(Given instruction)
Go through the listing and write out all of it exactly.
START Data lines
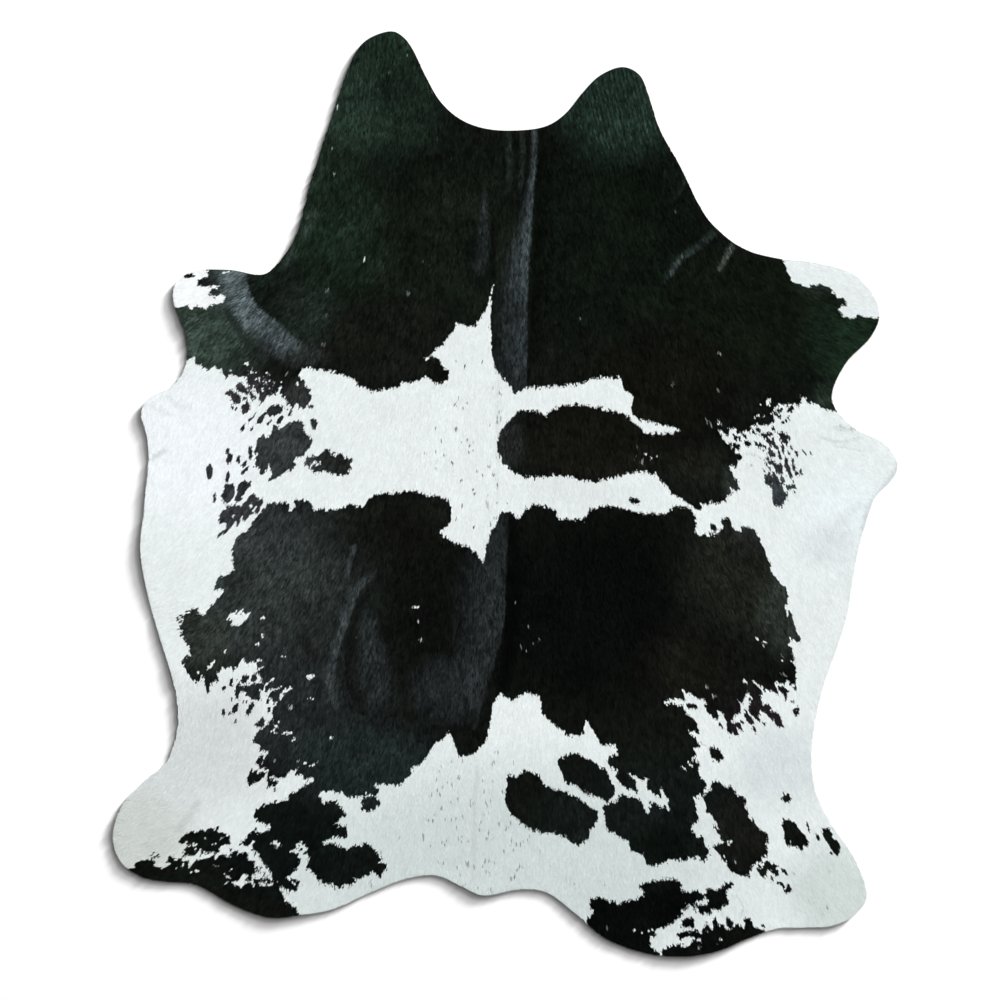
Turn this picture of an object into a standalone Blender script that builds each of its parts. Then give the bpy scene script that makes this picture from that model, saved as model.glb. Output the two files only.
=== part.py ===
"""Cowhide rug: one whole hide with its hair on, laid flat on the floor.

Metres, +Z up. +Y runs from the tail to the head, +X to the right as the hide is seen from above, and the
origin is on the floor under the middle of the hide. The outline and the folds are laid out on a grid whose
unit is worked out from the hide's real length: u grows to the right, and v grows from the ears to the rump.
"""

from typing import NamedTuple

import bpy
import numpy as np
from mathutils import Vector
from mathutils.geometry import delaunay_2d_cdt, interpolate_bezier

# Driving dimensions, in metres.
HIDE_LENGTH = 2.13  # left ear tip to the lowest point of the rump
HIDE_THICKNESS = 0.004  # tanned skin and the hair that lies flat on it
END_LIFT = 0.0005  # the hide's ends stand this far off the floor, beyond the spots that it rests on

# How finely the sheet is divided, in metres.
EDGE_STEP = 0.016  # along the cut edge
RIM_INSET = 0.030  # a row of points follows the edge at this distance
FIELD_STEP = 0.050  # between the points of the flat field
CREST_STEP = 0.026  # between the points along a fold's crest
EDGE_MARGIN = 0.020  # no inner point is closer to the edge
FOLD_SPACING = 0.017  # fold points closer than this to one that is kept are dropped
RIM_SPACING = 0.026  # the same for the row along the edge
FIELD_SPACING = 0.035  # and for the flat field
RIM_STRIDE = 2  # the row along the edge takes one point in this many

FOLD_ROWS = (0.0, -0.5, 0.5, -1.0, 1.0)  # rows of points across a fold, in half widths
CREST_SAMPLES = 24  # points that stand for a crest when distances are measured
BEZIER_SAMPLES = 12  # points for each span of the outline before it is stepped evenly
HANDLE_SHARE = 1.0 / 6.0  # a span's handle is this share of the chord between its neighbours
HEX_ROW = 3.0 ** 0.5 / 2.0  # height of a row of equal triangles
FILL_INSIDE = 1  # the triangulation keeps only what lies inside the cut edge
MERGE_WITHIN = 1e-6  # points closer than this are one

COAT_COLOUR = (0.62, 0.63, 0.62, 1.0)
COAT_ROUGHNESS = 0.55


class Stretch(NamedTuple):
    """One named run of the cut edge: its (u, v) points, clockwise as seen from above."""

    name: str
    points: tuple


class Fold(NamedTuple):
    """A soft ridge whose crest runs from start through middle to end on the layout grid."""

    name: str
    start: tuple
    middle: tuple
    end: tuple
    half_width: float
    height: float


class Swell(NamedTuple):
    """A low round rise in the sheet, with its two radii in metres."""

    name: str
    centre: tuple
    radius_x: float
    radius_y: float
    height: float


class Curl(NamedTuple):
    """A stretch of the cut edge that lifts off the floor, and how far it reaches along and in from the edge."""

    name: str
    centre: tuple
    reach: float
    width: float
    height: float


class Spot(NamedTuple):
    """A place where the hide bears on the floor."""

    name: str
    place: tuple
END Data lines
(Answer to this exercise)
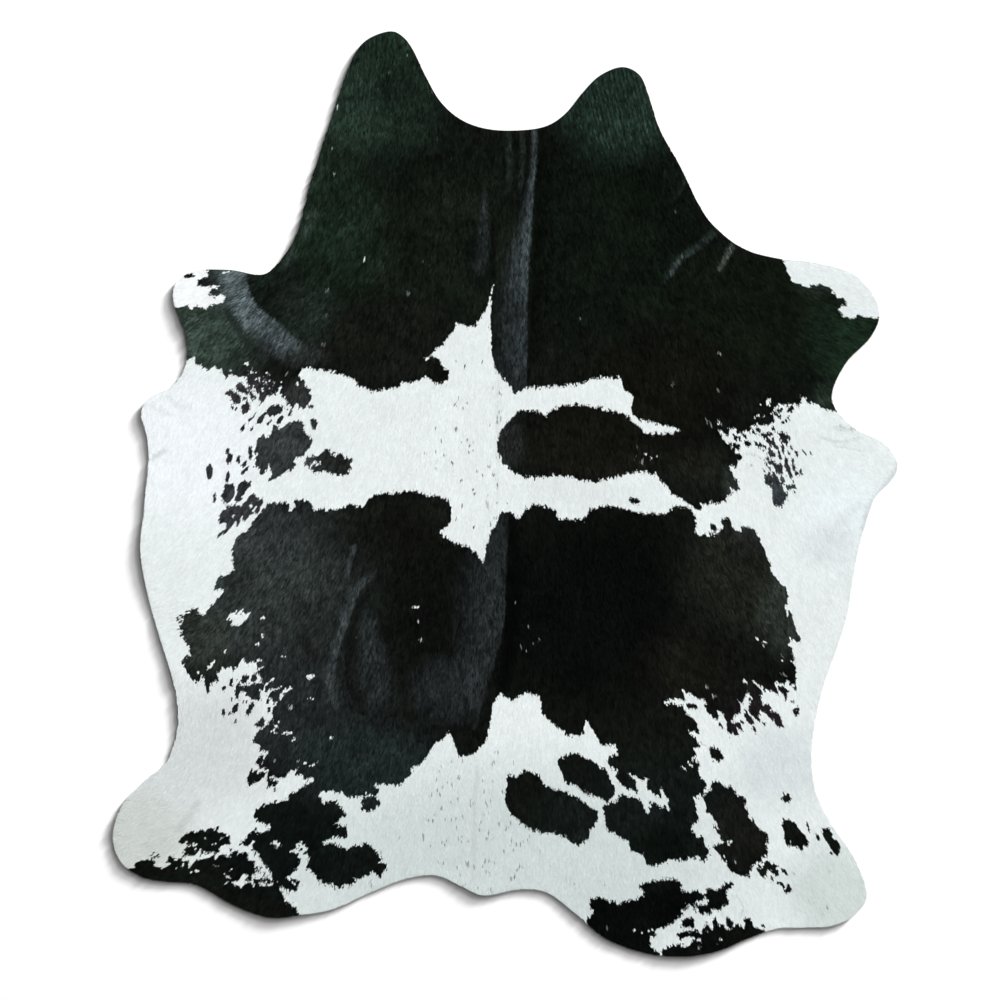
Turn this picture of an object into a standalone Blender script that builds each of its parts. Then give the bpy scene script that makes this picture from that model, saved as model.glb. Output the two files only.
=== part.py ===
"""Cowhide rug: one whole hide with its hair on, laid flat on the floor.

Metres, +Z up. +Y runs from the tail to the head, +X to the right as the hide is seen from above, and the
origin is on the floor under the middle of the hide. The outline and the folds are laid out on a grid whose
unit is worked out from the hide's real length: u grows to the right, and v grows from the ears to the rump.
"""

from typing import NamedTuple

import bpy
import numpy as np
from mathutils import Vector
from mathutils.geometry import delaunay_2d_cdt, interpolate_bezier

# Driving dimensions, in metres.
HIDE_LENGTH = 2.13  # left ear tip to the lowest point of the rump
HIDE_THICKNESS = 0.004  # tanned skin and the hair that lies flat on it
END_LIFT = 0.0005  # the hide's ends stand this far off the floor, beyond the spots that it rests on

# How finely the sheet is divided, in metres.
EDGE_STEP = 0.016  # along the cut edge
RIM_INSET = 0.030  # a row of points follows the edge at this distance
FIELD_STEP = 0.050  # between the points of the flat field
CREST_STEP = 0.026  # between the points along a fold's crest
EDGE_MARGIN = 0.020  # no inner point is closer to the edge
FOLD_SPACING = 0.017  # fold points closer than this to one that is kept are dropped
RIM_SPACING = 0.026  # the same for the row along the edge
FIELD_SPACING = 0.035  # and for the flat field
RIM_STRIDE = 2  # the row along the edge takes one point in this many

FOLD_ROWS = (0.0, -0.5, 0.5, -1.0, 1.0)  # rows of points across a fold, in half widths
CREST_SAMPLES = 24  # points that stand for a crest when distances are measured
BEZIER_SAMPLES = 12  # points for each span of the outline before it is stepped evenly
HANDLE_SHARE = 1.0 / 6.0  # a span's handle is this share of the chord between its neighbours
HEX_ROW = 3.0 ** 0.5 / 2.0  # height of a row of equal triangles
FILL_INSIDE = 1  # the triangulation keeps only what lies inside the cut edge
MERGE_WITHIN = 1e-6  # points closer than this are one

COAT_COLOUR = (0.62, 0.63, 0.62, 1.0)
COAT_ROUGHNESS = 0.55


class Stretch(NamedTuple):
    """One named run of the cut edge: its (u, v) points, clockwise as seen from above."""

    name: str
    points: tuple


class Fold(NamedTuple):
    """A soft ridge whose crest runs from start through middle to end on the layout grid."""

    name: str
    start: tuple
    middle: tuple
    end: tuple
    half_width: float
    height: float


class Swell(NamedTuple):
    """A low round rise in the sheet, with its two radii in metres."""

    name: str
    centre: tuple
    radius_x: float
    radius_y: float
    height: float


class Curl(NamedTuple):
    """A stretch of the cut edge that lifts off the floor, and how far it reaches along and in from the edge."""

    name: str
    centre: tuple
    reach: float
    width: float
    height: float


class Spot(NamedTuple):
    """A place where the hide bears on the floor."""

    name: str
    place: tuple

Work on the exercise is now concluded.